Use speech-to-text for voice recognition
Speech-to-text (STT) is an AI technique that transforms audible speech into text. A common use for this is to implement voice recognition solutions in which a user can interact with an AI application by talking to it.
- At the top-right of the Chat history pane, use the Settings (⚙) button to view the chat capabilities options.
- 
    In the Speech section, enable Speech to text. Then save the changes.  Under the chat interface, a Voice input (🎙) button is enabled. 
- 
    Click the Voice input button, and if prompted, allow access to your computer’s microphone. Then after the tone, say something like “What should I consider when choosing a hotel in London?”. Your speech should be converted to text and entered as a prompt, to which the model responds. 
Use text-to-speech for voice synthesis
For a fully functional speech-capable AI agent, the conversation should flow in both directions. You can use text-to-speech (TTS) to have the agent vocalize its responses.
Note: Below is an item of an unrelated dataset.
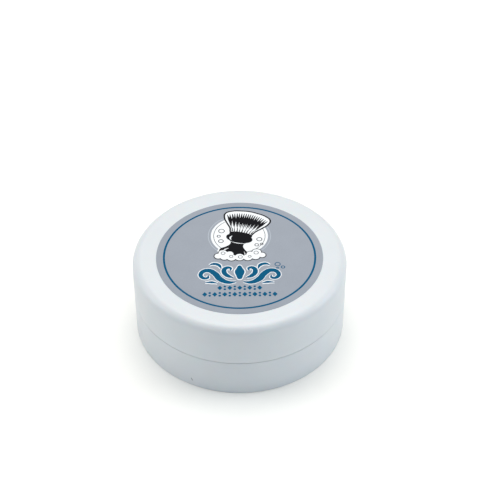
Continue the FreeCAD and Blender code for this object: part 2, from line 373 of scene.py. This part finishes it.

- At the top-right of the Chat history pane, use the Settings (⚙) button to re-open the chat capabilities options.
- 
    In the Speech section, enable Text to speech. Then explore the available voices, trying them out with the voice sample. When you have chosen a voice for your agent, save the changes.  The chat restarts after enabling text to speech. 
- 
    Use the Voice input button to speak to the agent (try something like “Suggest three tourist activities in London”) Note: The agent may take longer to respond when text to speech is enabled. 
Summary
in this exercise, you explored the use of speech-to-text and text-to-speech with a generative AI model in a chat playground.
Some models are multimodal, and natively support audio input; while others rely on speech-to-text and text-to-speech for spoken conversations. Azure AI Foundry supports multimodal models, and also provides Azure AI Speech; which includes a wide range of services you can use to build speech-based AI apps and agents.